Outre le plaisir scénique, cette production brille par une distribution remarquable dominée par John Osborne, sans doute le meilleur titulaire actuel d'Hoffmann avec Michael Spyres. Timbre solaire, français très soigné, style châtié et aigus triomphants, le ténor américain possède à peu près toutes les qualités qu'on peut désirer. Seul regret : l'acteur manque de naturel et il ne chante pas les seconds couplets de « C'est une chanson d'amour » et de l'air à boire « Amis, l'amour tendre et rêveur ». Omniprésente, la Muse-Nicklausse d'Irene Roberts joint à une présence quasi maternelle un timbre capiteux qui s'épanouit dans « Vois sous l'archet frémissant » et un émouvant « Des cendres de ton cœur ». Les trois dames qui se partagent le cœur du poète forment un trio de très haut niveau : Olympia faussement intimidée et aux vocalises déliées de Nina Minasyan, Antonia très touchante d'Ermonela Jaho à la belle voix ronde et Giulietta envoûtante de Christine Rice qui chante à ravir « L'amour lui dit : la belle ». Tiendrait-on un sans-faute dans cet ouvrage particulièrement difficile à distribuer ? Hélas non, en raison d'Erwin Schrott, dont les indéniables talents de comédien dans les quatre vilains ne sauraient excuser un manque flagrant de préparation et une diction française absolument calamiteuse.
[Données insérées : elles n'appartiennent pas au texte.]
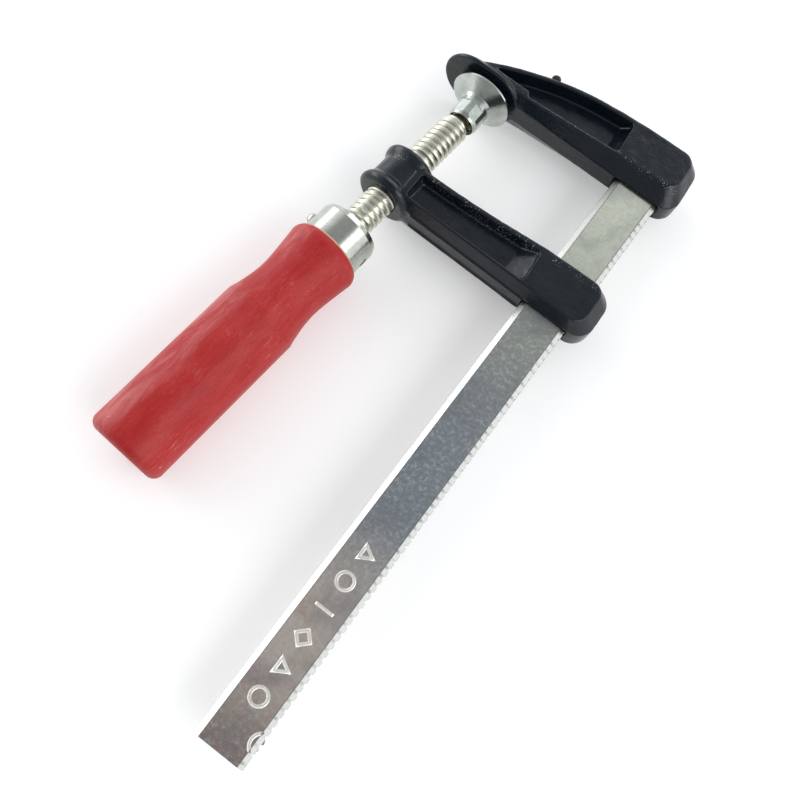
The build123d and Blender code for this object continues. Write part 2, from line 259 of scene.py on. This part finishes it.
def cast_black(name, glint_start, glint_end):
    """Thick paint on a rough casting: bluish black and grainy, with painted highlight specks along a line in
    plan, where the flat face meets the sloped edge.
    """
    g = Graph(name)
    cloud = g.noise(90, 4, 0.6)
    colour = g.mix(g.span(cloud, 0.35, 0.65), (0.0022, 0.0056, 0.0100), (0.0056, 0.0100, 0.0150))
    grain = g.noise(1500, 3, 0.6)
    colour = g.mix(g.span(grain, 0.55, 0.75, 0.0, 0.6), colour, (0.016, 0.022, 0.029))
    # Painted highlight: pale specks along the line where the flat face meets the sloped edge, and a few
    # scattered elsewhere, standing in for glints on the paint.
    line = g.span(g.axis("X"), glint_start[0], glint_end[0], glint_start[1], glint_end[1])
    beside = g.apart(g.axis("Y"), line)
    glint_trail = g.span(beside, 0.3 * MM, 1.4 * MM, 1.0, 0.0)
    glint_trail = g.times(glint_trail, g.span(g.noise(220, 3, 0.6), 0.42, 0.60))
    glint_trail = g.plus(glint_trail, g.span(g.noise(60, 2, 0.5), 0.70, 0.76, 0.0, 0.2))
    speck = g.times(g.span(g.cells(1500), 0.16, 0.34, 1.0, 0.0), glint_trail)
    colour = g.mix(g.times(speck, 0.75), colour, (0.30, 0.34, 0.36))
    rough = g.span(g.noise(260, 3, 0.6), 0.3, 0.7, 0.16, 0.27)
    lumps = g.bump(g.noise(430, 3, 0.5, warp=0.3), 0.00006, 0.6)
    fine = g.bump(grain, 0.00007, 0.7, after=lumps)
    return g.finish(Base_Color=colour, Roughness=rough, Normal=fine, Specular_IOR_Level=0.40)


def bar_steel():
    """Bright zinc on flat bar: cloudy tarnish, fine drawn lines, scratches and brighter edge strips, with
    painted light: reflection tints along its length, shade lines at the strips' borders and in the notches,
    and highlight in the stamped marks.
    """
    g = Graph("bar_steel")
    along = g.axis("Y")
    side = g.apart(g.axis("X"), BAR_CENTRE_X)
    strip = g.span(side, STRIP_FROM - 0.1 * MM, STRIP_FROM + 0.1 * MM)
    lines = g.noise(1.0, 4, 0.6, source=g.mapped((2600, 40, 900)))
    cloud = g.noise(70, 6, 0.68, warp=0.3)
    mottle = g.noise(850, 6, 0.78)
    # Painted reflection: the face's tone changes along the bar, pale near the fixed jaw, blue-grey in the
    # middle, pale and warm lower down and dark brown at the free end.
    colour = g.mix(g.span(along, -26 * MM, -46 * MM), (0.69, 0.72, 0.60), (0.43, 0.45, 0.40))
    colour = g.mix(g.span(along, -55 * MM, -95 * MM), colour, (0.36, 0.40, 0.435))
    colour = g.mix(g.span(along, -122 * MM, -150 * MM), colour, (0.80, 0.70, 0.62))
    colour = g.mix(g.span(along, -168 * MM, -182 * MM), colour, (0.56, 0.46, 0.41))
    colour = g.mix(g.span(along, -182 * MM, -191 * MM), colour, (0.40, 0.335, 0.30))
    # Painted reflection: a warm pinkish patch on the lower part of the face.
    warm_reflection = g.span(g.noise(95, 3, 0.6), 0.45, 0.62)
    warm_reflection = g.times(warm_reflection, g.span(along, -135 * MM, -155 * MM, 0.0, 0.55))
    colour = g.mix(warm_reflection, colour, (0.56, 0.40, 0.36))
    colour = g.mix(g.span(mottle, 0.49, 0.64, 0.0, 0.65), colour, (0.70, 0.73, 0.74))
    colour = g.mix(g.span(cloud, 0.46, 0.64, 0.0, 0.48), colour, (0.20, 0.22, 0.25))
    colour = g.mix(g.span(lines, 0.55, 0.80, 0.0, 0.25), colour, (0.20, 0.21, 0.22))
    colour = g.mix(strip, colour, (0.52, 0.525, 0.505))
    # Painted shade: dark lines where the face meets the sloped strips and along the strips' outer edges.
    inner = g.span(g.apart(side, STRIP_FROM), 0.08 * MM, 0.20 * MM, 0.75, 0.0)
    outer = g.span(side, STRIP_TO - 0.12 * MM, STRIP_TO - 0.04 * MM, 0.0, 0.6)
    border_shade = g.math("MAXIMUM", inner, outer)
    colour = g.mix(border_shade, colour, (0.16, 0.165, 0.16))
    # Painted shade: dark dashes in the notches along the toothed edge, stronger towards their roots.
    tooth = g.math("FRACT", g.math("DIVIDE", g.math("SUBTRACT", along, NOTCH_START), NOTCH_PITCH))
    notch_shade = g.span(g.apart(tooth, 0.5), 0.30, 0.37)
    toothed = g.span(g.axis("X"), BAR_CENTRE_X, BAR_CENTRE_X + 1 * MM)
    notch_shade = g.times(g.times(notch_shade, toothed), strip)
    rooted = g.span(side, STRIP_FROM + 0.5 * MM, STRIP_FROM + 0.9 * MM, 1.0, 0.35)
    notch_shade = g.times(notch_shade, g.times(rooted, g.span(g.noise(330, 2), 0.36, 0.56)))
    colour = g.mix(g.times(notch_shade, 0.7), colour, (0.16, 0.16, 0.15))
    # Painted highlight: the inside of the stamped marks is painted near white, standing in for the light on
    # their sloped walls.
    height = g.axis("Z")
    sunk = g.times(g.span(height, 2.47 * MM, 2.43 * MM), g.span(height, 2.0 * MM, 2.1 * MM))
    mark = g.times(sunk, g.math("SUBTRACT", 1.0, strip))
    colour = g.mix(mark, colour, (0.96, 0.95, 0.91))
    streak = g.cells(1.0, source=g.mapped((1500, 90, 300), (0, 0, 0.5)))
    scratch = g.times(g.span(streak, 0.0, 0.045, 1.0, 0.0), g.span(g.noise(130, 2), 0.52, 0.60))
    across = g.cells(1.0, source=g.mapped((120, 1700, 300), (0, 0, 0.35)))
    scrape = g.times(g.span(across, 0.0, 0.04, 1.0, 0.0), g.span(g.noise(150, 2), 0.60, 0.68))
    marked = g.math("MAXIMUM", scratch, scrape)
    colour = g.mix(g.times(marked, 0.6), colour, (0.90, 0.92, 0.93))
    rough = g.plus(g.span(cloud, 0.3, 0.7, 0.18, 0.30), g.span(mottle, 0.3, 0.7, 0.0, 0.12))
    rough = g.plus(rough, g.times(mark, 0.12))
    relief = g.bump(lines, 0.000015, 0.5)
    relief = g.bump(mottle, 0.00003, 0.6, after=relief)
    relief = g.bump(marked, 0.00003, 0.6, after=relief)
    return g.finish(Base_Color=colour, Metallic=1.0, Roughness=rough, Normal=relief)


def bright_plate(name, light, dull):
    """Turned and bright-plated steel: smudges, pits and a satin haze."""
    g = Graph(name)
    smudge = g.noise(170, 5, 0.65)
    pits = g.noise(900, 3, 0.6)
    colour = g.mix(g.span(smudge, 0.35, 0.7), light, dull)
    colour = g.mix(g.span(pits, 0.60, 0.75, 0.0, 0.4), colour, (0.26, 0.27, 0.26))
    streak = g.span(g.cells(1.0, source=g.mapped((1400, 140, 900), (0, 0.3, 0.4))), 0.0, 0.05, 1.0, 0.0)
    streak = g.times(streak, g.span(g.noise(260, 2), 0.55, 0.62))
    colour = g.mix(g.times(streak, 0.5), colour, (0.86, 0.88, 0.86))
    rough = g.span(smudge, 0.3, 0.7, 0.13, 0.24)
    relief = g.bump(pits, 0.00003, 0.5)
    relief = g.bump(streak, 0.00002, 0.5, after=relief)
    return g.finish(Base_Color=colour, Metallic=1.0, Roughness=rough, Normal=relief)


def screw_steel():
    """Rolled, plated thread: pale warm metal with dull smudges."""
    g = Graph("screw_steel")
    smudge = g.noise(300, 4, 0.65)
    grime = g.span(g.noise(1100, 3, 0.6), 0.52, 0.72, 0.0, 0.5)
    colour = g.mix(g.span(smudge, 0.3, 0.7), (0.80, 0.79, 0.70), (0.60, 0.595, 0.51))
    colour = g.mix(grime, colour, (0.34, 0.33, 0.27))
    rough = g.span(smudge, 0.3, 0.7, 0.22, 0.36)
    relief = g.bump(g.noise(1400, 2, 0.5), 0.00003, 0.5)
    return g.finish(Base_Color=colour, Metallic=1.0, Roughness=rough, Normal=relief)


def collar_brass():
    """Dull brass with small smudges."""
    g = Graph("collar_brass")
    smudge = g.noise(500, 3, 0.6)
    colour = g.mix(g.span(smudge, 0.3, 0.7), (0.62, 0.56, 0.38), (0.42, 0.38, 0.27))
    relief = g.bump(g.noise(2000, 2, 0.5), 0.00002, 0.5)
    rough = g.span(smudge, 0.3, 0.7, 0.25, 0.4)
    return g.finish(Base_Color=colour, Metallic=1.0, Roughness=rough, Normal=relief)


def red_wood():
    """Red lacquer over turned wood: grain along the grip, pale worn streaks laid mostly on one side as
    painted sheen, scuffs and chips.
    """
    g = Graph("red_wood")
    inline = g.mapped((1, 1, 1), (0, 0, SCREW_LEAN))
    split = g.add("ShaderNodeSeparateXYZ")
    g.feed(split.inputs["Vector"], inline)
    across = split.outputs["X"]
    along = split.outputs["Y"]
    grain = g.noise(1.0, 5, 0.68, source=g.mapped((1100, 120, 1100), source=inline))
    streak = g.noise(1.0, 5, 0.66, source=g.mapped((260, 60, 260), source=inline), warp=0.5)
    patch = g.noise(75, 5, 0.65)
    speckle = g.noise(2100, 4, 0.75)
    scuff = g.noise(1.0, 5, 0.74, source=g.mapped((1300, 260, 1300), (0, 0, 0.12), source=inline))
    colour = g.mix(g.span(patch, 0.35, 0.65), (0.370, 0.0110, 0.0115), (0.420, 0.0190, 0.0190))
    colour = g.mix(g.span(grain, 0.48, 0.72, 0.0, 0.6), colour, (0.270, 0.0060, 0.0075))
    colour = g.mix(g.span(speckle, 0.52, 0.68, 0.0, 0.36), colour, (0.52, 0.065, 0.062))
    # Pale faded streaks: real wear, laid mostly on the side of lower X as painted sheen where the highlight
    # falls on the grip.
    outer = g.span(across, HANDLE_ACROSS - 1 * MM, HANDLE_ACROSS - 9 * MM, 0.12, 1.0)
    faded_and_sheen = g.times(g.span(streak, 0.44, 0.64, 0.0, 0.6), outer)
    colour = g.mix(faded_and_sheen, colour, (0.64, 0.22, 0.21))
    worn = g.times(g.span(scuff, 0.55, 0.68), g.span(patch, 0.47, 0.62))
    colour = g.mix(g.times(worn, 0.5), colour, (0.62, 0.24, 0.22))
    end = g.span(along, HANDLE_END + 10 * MM, HANDLE_END + 4 * MM)
    chip = g.times(g.span(g.noise(620, 4, 0.6), 0.60, 0.64), g.span(g.noise(110, 2), 0.58, 0.62))
    chip = g.times(chip, end)
    colour = g.mix(chip, colour, (0.50, 0.40, 0.30))
    seam = g.span(along, HANDLE_SEAM - 0.9 * MM, HANDLE_SEAM - 0.3 * MM)
    colour = g.mix(g.times(seam, 0.8), colour, (0.66, 0.52, 0.36))
    rough = g.plus(g.span(patch, 0.3, 0.7, 0.42, 0.54), g.times(worn, 0.12))
    relief = g.bump(grain, 0.00012, 0.6)
    relief = g.bump(speckle, 0.00004, 0.6, after=relief)
    relief = g.bump(g.plus(worn, chip), -0.00006, 0.6, after=relief)
    return g.finish(Base_Color=colour, Roughness=rough, Normal=relief, Specular_IOR_Level=0.28)


# ---------------------------------------------------------------- cast surfaces
def soften(name, voxel, passes, lumps):
    """Rounds a casting's edges and gives its skin the slight waves of sand casting."""
    node = nodes[name]
    remesh = node.modifiers.new("skin", "REMESH")
    remesh.mode = "VOXEL"
    remesh.voxel_size = voxel
    remesh.use_smooth_shade = True
    smooth = node.modifiers.new("edges", "SMOOTH")
    smooth.factor = 0.5
    smooth.iterations = passes
    waves = bpy.data.textures.new(name + "_waves", "CLOUDS")
    waves.noise_scale = 0.004
    waves.noise_depth = 2
    displace = node.modifiers.new("waves", "DISPLACE")
    displace.texture = waves
    displace.texture_coords = "LOCAL"
    displace.strength = lumps
    displace.mid_level = 0.6         # mostly inward, so that the casting stays in its box


# ---------------------------------------------------------------- finishes on the frame's nodes
def dress(name, material):
    node = nodes[name]
    node.data.materials.clear()
    node.data.materials.append(material)


def dress_all():
    # Each jaw's two points set the line of painted highlight specks.
    fixed_black = cast_black("fixed_black", (12.0 * MM, 3.5 * MM), (60.0 * MM, 5.0 * MM))
    sliding_black = cast_black("sliding_black", (5.0 * MM, -38.6 * MM), (66.0 * MM, -35.8 * MM))
    pad_plate = bright_plate("pad_plate", (0.56, 0.59, 0.55), (0.34, 0.37, 0.34))
    cap_plate = bright_plate("cap_plate", (0.55, 0.57, 0.52), (0.40, 0.42, 0.38))
    finishes = {"bar": bar_steel(), "fixed_jaw": fixed_black, "sliding_jaw": sliding_black,
                "spindle": screw_steel(), "ball_collar": collar_brass(), "swivel_pad": pad_plate,
                "ferrule": cap_plate, "cross_pin": cap_plate, "handle": red_wood()}
    for name, material in finishes.items():
        dress(name, material)


make_camera()
make_floor(cad_box[0].z)
make_lights()
dress_all()
for casting in ("fixed_jaw", "sliding_jaw"):
    soften(casting, 0.28 * MM, 4, 0.18 * MM)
Ses lacunes sont d'autant plus frappantes que les seconds rôles sont tenus par une équipe de chanteurs exceptionnels : Rodolphe Briand (Spalanzani), Paul Gay (Luther/Crespel), François Lis (Schlemil) et Sunnyboy Dladla (les quatre serviteurs). Le chœur fait preuve d'une vaillance sans faille, sachant s'adapter aux tempos parfois excessivement rapides de Carlo Rizzi. En dépit de ce léger problème et de quelques décalages, le chef insuffle à l'Orchestre philharmonique de Rotterdam une admirable ardeur dramatique, dans une version qui s'en tient essentiellement à celle de Michael Kaye/Jean-Christophe Keck. Il pratique toutefois quelques coupures malencontreuses, notamment dans l'épilogue, ici réduit à sa plus simple expression. Malgré quelques bémols, ce DVD mérite de figurer dans la vidéothèque de tout amateur d'Offenbach.